_THE PROBLEM_. Scan the lines below; pull out those with "into".

** begin RECORDS PROVIDED **

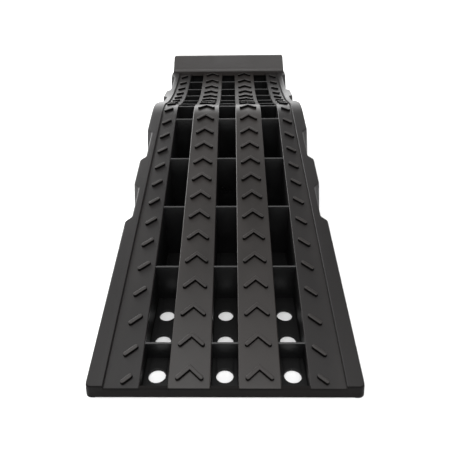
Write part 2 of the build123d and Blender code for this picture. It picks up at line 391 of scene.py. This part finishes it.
def recoat(node, material):
    """Gives a CAD node that keeps its own mesh a better material."""
    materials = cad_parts[node].data.materials
    materials.clear()
    materials.append(material)


# Node trees

def add(tree, kind, inputs, **settings):
    """Adds a node with its settings, and sets or links its inputs."""
    node = tree.nodes.new(kind)
    for name, value in settings.items():
        setattr(node, name, value)
    for key, value in inputs.items():
        if isinstance(value, bpy.types.NodeSocket):
            tree.links.new(value, node.inputs[key])
        else:
            node.inputs[key].default_value = value
    return node


def linear(code):
    """Linear colour of an sRGB hex value."""
    channels = [int(code[i : i + 2], 16) / 255 for i in (1, 3, 5)]
    flat = [c / 12.92 if c <= 0.04045 else ((c + 0.055) / 1.055) ** 2.4 for c in channels]
    return (*flat, 1.0)


def new_tree(name, inputs):
    """A geometry tree with named inputs, and its group input node."""
    tree = bpy.data.node_groups.new(name, "GeometryNodeTree")
    tree.interface.new_socket("Geometry", in_out="INPUT", socket_type="NodeSocketGeometry")
    for label, kind in inputs.items():
        tree.interface.new_socket(label, in_out="INPUT", socket_type="NodeSocket" + kind)
    tree.interface.new_socket("Geometry", in_out="OUTPUT", socket_type="NodeSocketGeometry")
    return tree, tree.nodes.new("NodeGroupInput").outputs


def end_tree(tree, geometry, finish):
    """Ends a tree in Realize Instances and Set Material."""
    solid = add(tree, "GeometryNodeRealizeInstances", {"Geometry": geometry})
    painted = add(
        tree, "GeometryNodeSetMaterial", {"Geometry": solid.outputs[0], "Material": finish}
    )
    add(tree, "NodeGroupOutput", {0: painted.outputs[0]})


def grown(name, mesh, tree, values, after=None):
    """The plain mesh that a tree makes from a mesh with these input values."""
    seed = bpy.data.objects.new(name, mesh)
    bpy.context.scene.collection.objects.link(seed)
    modifier = seed.modifiers.new(tree.name, "NODES")
    modifier.node_group = tree
    for socket in tree.interface.items_tree:
        if socket.in_out == "INPUT" and socket.name in values:
            modifier[socket.identifier] = values[socket.name]
    if after is not None:
        after(seed)
    result = bpy.data.meshes.new_from_object(
        seed.evaluated_get(bpy.context.evaluated_depsgraph_get())
    )
    bpy.data.objects.remove(seed)
    result.name = name
    return result


# Materials

MIX_A, MIX_B, MIX_RESULT = 6, 7, 2      # colour sockets of the Mix node, by number
CLOUD_STRETCH = 0.4                     # scale along the ramp, against 1 across it
GLOSS_RANGE = (-0.05, 0.07)             # how the clouds move the roughness
GRAIN_IN_GLOSS = 0.08
PITS_IN_GRAIN = 0.5
PITS_PER_GRAIN = 0.6


def moulded_polypropylene(name, colours, roughness, sheen, grain_mm, grain_depth, flow_mm):
    """Injection-moulded black polypropylene with a spark-eroded texture.

    It gives the eye a charcoal satin: a fine grain that breaks up highlights, broad cloudy
    changes of gloss where the melt flowed, and edges rubbed a little paler.
    """
    material = bpy.data.materials.new(name)
    material.use_nodes = True
    tree = material.node_tree
    tree.nodes.clear()
    at = add(tree, "ShaderNodeTexCoord", {}).outputs["Object"]
    # the melt runs lengthwise from the gate, so the clouds are drawn out along the ramp
    stretched = add(
        tree,
        "ShaderNodeMapping",
        {"Vector": at, "Scale": (1.0, CLOUD_STRETCH, 1.0)},
    )
    flow = add(
        tree,
        "ShaderNodeTexNoise",
        {"Vector": stretched.outputs[0], "Scale": 1 / (flow_mm * MM), "Detail": 3.0},
    ).outputs["Fac"]
    # spark texture is about 0.1 mm; it is drawn coarser here so that it shows
    grain = add(
        tree,
        "ShaderNodeTexNoise",
        {"Vector": at, "Scale": 1 / (grain_mm * MM), "Detail": 2.0, "Roughness": 0.6},
    ).outputs["Fac"]
    pits = add(
        tree,
        "ShaderNodeTexVoronoi",
        {"Vector": at, "Scale": PITS_PER_GRAIN / (grain_mm * MM)},
        feature="SMOOTH_F1",
    ).outputs["Distance"]
    # edges are rubbed paler in patches, where the clouds are dense
    turn = add(tree, "ShaderNodeAttribute", {}, attribute_name="edge_turn").outputs["Fac"]
    patchy = add(tree, "ShaderNodeMath", {0: turn, 1: flow}, operation="MULTIPLY").outputs[0]
    rubbed = add(
        tree,
        "ShaderNodeMapRange",
        {"Value": patchy, "From Min": 0.28, "From Max": 0.55, "To Max": 0.7},
    ).outputs[0]
    clouded = add(
        tree,
        "ShaderNodeMapRange",
        {"Value": flow, "From Min": 0.3, "From Max": 0.7, "To Max": 0.35},
    ).outputs[0]
    blend = add(
        tree, "ShaderNodeMath", {0: rubbed, 1: clouded}, operation="MAXIMUM"
    ).outputs[0]
    tint = add(
        tree,
        "ShaderNodeMix",
        {"Factor": blend, MIX_A: linear(colours[0]), MIX_B: linear(colours[1])},
        data_type="RGBA",
    ).outputs[MIX_RESULT]
    satin = add(
        tree,
        "ShaderNodeMapRange",
        {
            "Value": flow,
            "From Min": 0.3,
            "From Max": 0.7,
            "To Min": roughness + GLOSS_RANGE[0],
            "To Max": roughness + GLOSS_RANGE[1],
        },
    ).outputs[0]
    speck = add(
        tree,
        "ShaderNodeMath",
        {0: grain, 1: GRAIN_IN_GLOSS, 2: satin},
        operation="MULTIPLY_ADD",
    ).outputs[0]
    texture = add(
        tree,
        "ShaderNodeMath",
        {0: pits, 1: PITS_IN_GRAIN, 2: grain},
        operation="MULTIPLY_ADD",
    ).outputs[0]
    bump = add(
        tree,
        "ShaderNodeBump",
        {"Height": texture, "Strength": 0.6, "Distance": grain_depth * MM},
    ).outputs[0]
    surface = add(
        tree,
        "ShaderNodeBsdfPrincipled",
        {
            "Base Color": tint,
            "Roughness": speck,
            "Normal": bump,
            "IOR": 1.49,
            "Specular IOR Level": sheen,
        },
    )
    add(tree, "ShaderNodeOutputMaterial", {"Surface": surface.outputs[0]})
    return material


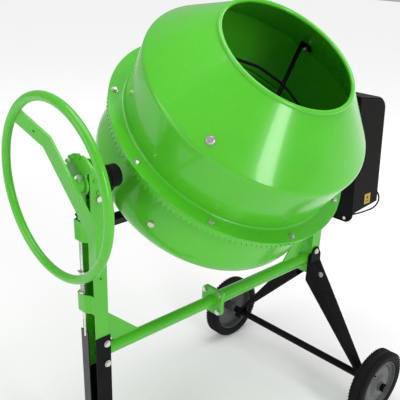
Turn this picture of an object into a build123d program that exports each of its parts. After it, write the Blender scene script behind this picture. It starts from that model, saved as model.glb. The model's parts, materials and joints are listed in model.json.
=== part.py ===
from build123d import *
from math import atan2, cos, degrees, pi, radians, sin, sqrt, tan
import os

# Tilting-drum concrete mixer, millimetres, +Z up.
# The pieces are modelled about the crossing of the tilt axis (X) and the drum axis,
# then lifted so that the machine stands on z = 0, centred on the origin.
# The drum and everything that turns with it is drawn upright and leaned once.

# --- driving dimensions -------------------------------------------------------
TILT_AXIS_HEIGHT = 888.0     # tilt axis above the floor
REST_TILT = 36.2             # lean of the drum axis from vertical, towards -Y

DRUM_SHEET = 2.5
FLANGE_R = 325.0
FLANGE_TOP = 50.5
WALL_FOOT_R = 283.0
CREASE_R = 294.0
CREASE_Z = 190.0
MOUTH_R = 169.0
MOUTH_Z = 311.0
BEAD_R = 5.5
BOWL_TOP_R = 285.0
BOWL_BELLY_R = 309.0
BOWL_BELLY_Z = -112.0
BOWL_FLOOR_R = 203.0
BOWL_FLOOR_Z = -205.0
SEAL_THICK = 1.5

WAIST_BOLTS = 9
WAIST_BOLT_R = 310.0
FIRST_WAIST_BOLT = 22.0      # degrees about the drum axis
BLADE_TURN = 22.0            # meridian of the first mixing blade
BLADE_BAR = 11.0
SLIM_BAR = 7.0              # second mixing bar
BLADE_TAB = 30.0
CONE_WASHER = 22.0
BOWL_WASHER = 17.0
CONE_FIXING_Z = 210.0
BOWL_FIXING_Z = -64.0

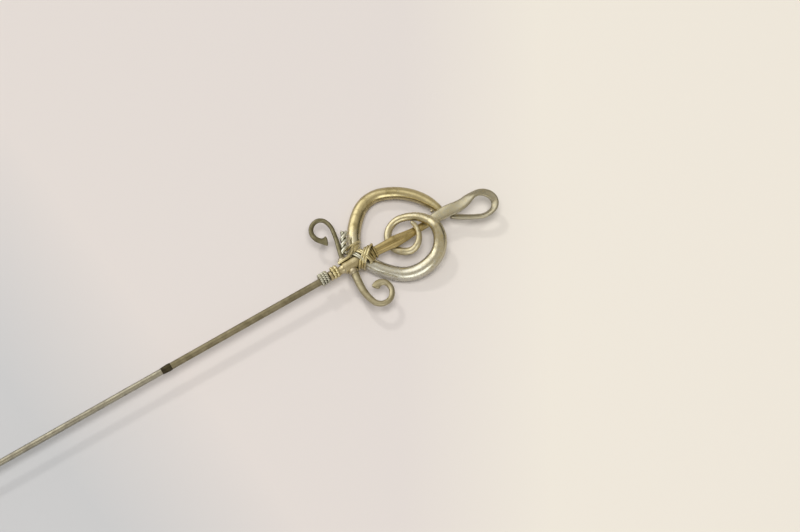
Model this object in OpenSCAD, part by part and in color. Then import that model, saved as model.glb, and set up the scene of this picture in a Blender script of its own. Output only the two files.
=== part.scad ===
// Treble clef hat pin: a steel pin soldered to a brass shank, a collar with wire rings,
// and a head bent from gilt brass wire that is lashed and soldered to the collar.
// X runs along the pin towards the head, Z is up off the table, and everything rests on z = 0.

/* [Pin] */
// Length of the steel pin from its point to the solder joint
pin_len = 110; // [60:1:200]
// Diameter of the steel pin
pin_d = 1.15; // [1.1:0.05:1.2]
// Length of the ground point
point_len = 14; // [8:1:24]
// Diameter of the rounded tip
tip_d = 0.24; // [0.2:0.02:0.4]

/* [Shank] */
// Length of bare brass shank between the solder joint and the collar
shank_len = 31.5; // [24:0.5:40]
// Diameter of the brass shank
shank_d = 1.26; // [1.22:0.02:1.3]
// Depth of the socket in the shank's end that takes the pin's tang
socket_depth = 3; // [2:0.5:5]
// Diameter of the pin's tang
tang_d = 0.7; // [0.6:0.05:0.8]

/* [Collar] */
// Diameter of the collar's smooth band
band_d = 1.8; // [1.7:0.05:2]
// Diameter of the barrel that holds the head
barrel_d = 2.4; // [2.3:0.05:2.5]
// Length of the barrel
barrel_len = 4.3; // [4.1:0.1:4.4]

/* [Head] */
// Height of the pin's axis above the table
axis_height = 4; // [4:0.1:4.5]
// Thickness of the forged stem
stem_thickness = 0.9; // [0.8:0.05:0.9]
// Diameter of the lashing wire
lash_d = 0.36; // [0.3:0.02:0.36]
// Number of lashing turns in each direction
lash_turns = 3; // [1:1:3]

/* [Detail] */
// Spacing of the sections along each bent wire
step_len = 0.75; // [0.6:0.05:2]
// Number of sides of the thick bent wires
wire_sides = 20; // [12:4:24]

/* [Hidden] */
$fn = 64;

gap = 0.02;              // clearance between pieces that touch
fit = 0.03;              // radial clearance of a peg in its hole
head_end = 36.15;        // from the collar's tip to the far side of the top loop
collar_len = 4.9;        // from the collar's tip to the barrel
total_len = pin_len + shank_len + head_end;

// The joint: both ends taper to joint_d where they meet, and solder fills the groove
joint = -shank_len;
joint_d = 0.9;
joint_taper = 1;         // length of each taper
solder_reach = 0.95;     // how far the solder runs each way from the joint
solder_rise = 0.08;      // how far it stands proud of the metal

// The collar: [start, end] along the pin of each piece that is threaded on the shank
twist_span = [0.1, 1.9];
band_span = [1.95, 2.6];
bead_span = [2.65, 3.85];
neck_span = [3.9, 4.88];
bead_r = 0.36;           // radius of each ball
bead_circle_r = 0.76;    // radius of the circle that the balls' centres lie on
bead_count = 7;
bead_band_d = 1.56;      // diameter of the band that carries the balls
neck_r = 0.76;           // radius of the neck sleeve's waist
edge = 0.15;             // chamfer of the barrel's ends
shank_end = 6.6;         // where the shank stops inside the barrel
peg_d = 0.9;             // diameter of the stem's peg in the barrel
peg_start = 6.8;
strand_r = 0.2;          // radius of one strand of the twisted rings
swell = 0.4;             // how much thicker the collar's rings are on their upper left side
bead_shift = 0.16;       // how far the beads stand off centre on that side
ring_twists = 7;         // turns of the strands round each twisted ring

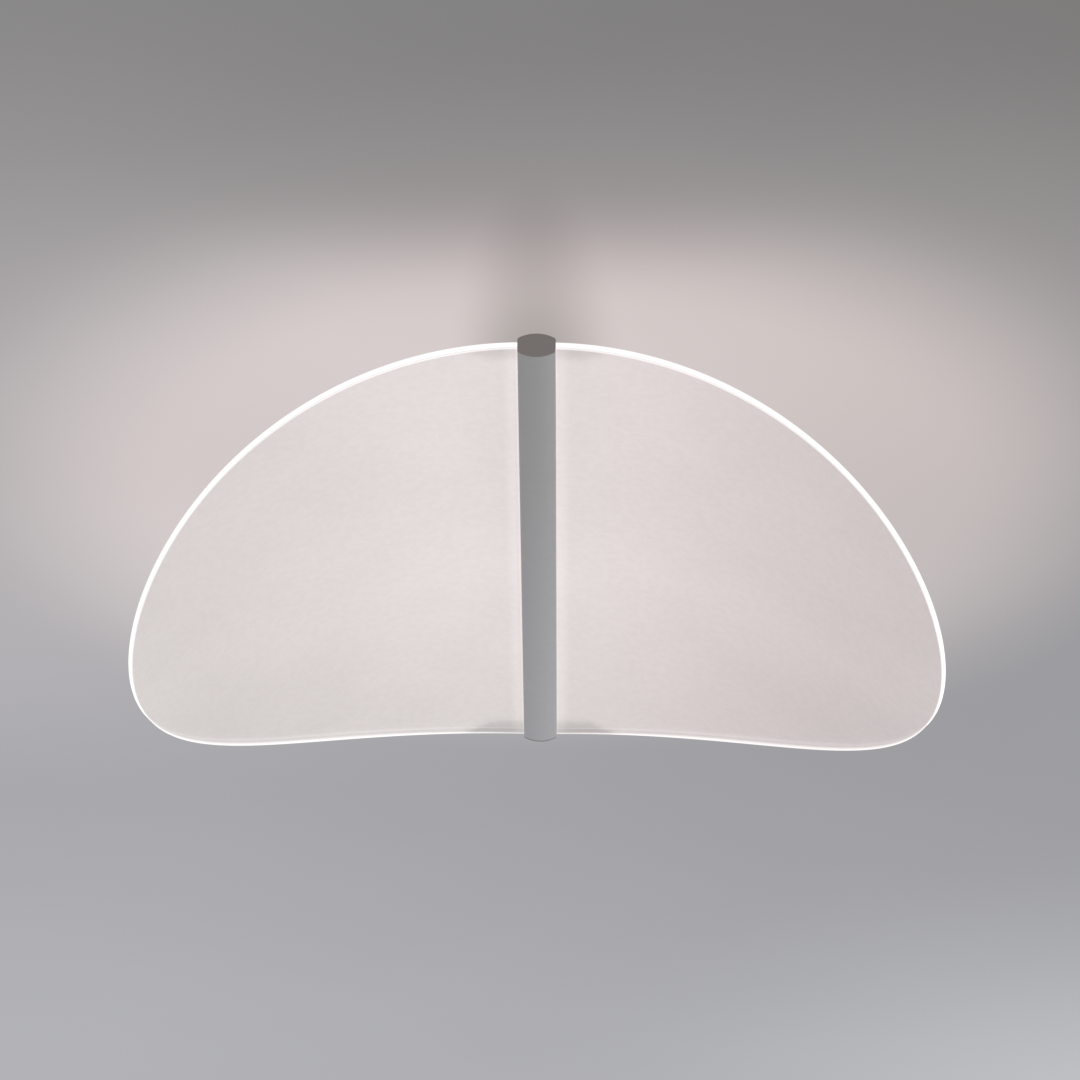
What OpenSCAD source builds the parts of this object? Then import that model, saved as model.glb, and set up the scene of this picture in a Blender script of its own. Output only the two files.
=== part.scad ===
// LED ceiling light: a slim tube hangs on two short stems below a narrow canopy.
// It grips two bent clear sheets, which LED boards inside the tube light through their root edges.
// The origin is the centre of the ceiling face, +Z is up, the tube lies along Y
// and the wings spread along X. Sizes are in millimetres.

/* [Tube] */
// Width of the tube
tube_w = 35; // [34:0.5:40]
// Height of the tube at its middle
tube_h = 24; // [23.5:0.5:26]
// Radius of the tube's crowned top and bottom
crown_r = 32; // [28:1:60]
// Radius of the tube's four long edges
tube_corner_r = 3; // [3:0.5:4]
// Length of the tube over its end caps
tube_len = 790; // [760:5:900]
// Depth of the tube's middle below the ceiling
tube_drop = 60; // [56:1:120]
// Outer wall of the two half shells
shell_wall = 2; // [1.8:0.1:2.3]
// Thickness of the lips that grip the wings
lip_t = 2; // [1.8:0.1:2.2]
// Width of the web in the middle of each half shell
web_w = 13; // [12:0.5:14]
// Thickness of the end caps
cap_t = 2; // [1.5:0.1:4]
// Length of the plugs that hold an end cap in the shells
plug_len = 7; // [6:0.5:12]

/* [Wings] */
// Thickness of the clear sheet
sheet_t = 6; // [5:0.5:6.5]
// Reach of a wing from the tube's axis to its tip, along the sheet
wing_reach = 434; // [300:1:500]
// Bend radius at the middle of the sheet
bend_r = 552; // [480:1:900]
// Thickness of the soft strips between sheet and lips
gasket_t = 0.5; // [0.3:0.1:0.8]
// Width of the soft strips
gasket_w = 3.6; // [2.5:0.1:4]
// Width of the keys on the lips that lock the wings
key_w = 2; // [1.5:0.1:2.5]
// Depth that the keys reach into the sheet
key_depth = 1; // [0.8:0.1:1.2]

/* [Lighting] */
// Width of the core bar that cools the LED boards
core_w = 8; // [7.5:0.1:9]
// Thickness of the LED boards
board_t = 1; // [0.8:0.1:1.2]
// Distance from one LED to the next
led_pitch = 12; // [8:0.5:20]
// Height of an LED above its board
led_h = 0.8; // [0.6:0.1:1]
// Width of an LED across the board
led_w = 2.8; // [2:0.1:3.5]
// Length of an LED along the board
led_len = 3.5; // [2:0.1:3.5]
// Gap from the LEDs to the root edge of a wing
led_gap = 0.5; // [0.3:0.1:0.8]

/* [Stems] */
// Distance between the two stems
stem_spacing = 180; // [150:5:190]
// Diameter of the stems
stem_d = 10; // [8:0.5:10]
// Bore of the stems, which one of them uses for the wires
stem_bore = 7; // [6:0.1:7.5]
// Wall of the spacer sleeves round the stems
sleeve_wall = 1.8; // [1.5:0.1:2]
// Thickness of the stem nuts
nut_t = 3; // [2.5:0.1:4]
// Width across the flats of the stem nuts
nut_af = 14; // [13:0.5:17]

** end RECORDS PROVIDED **

_REPLY_.
Turn this picture of an object into a build123d program that exports each of its parts. After it, write the Blender scene script behind this picture. It starts from that model, saved as model.glb. The model's parts, materials and joints are listed in model.json.
// Depth that the keys reach into the sheet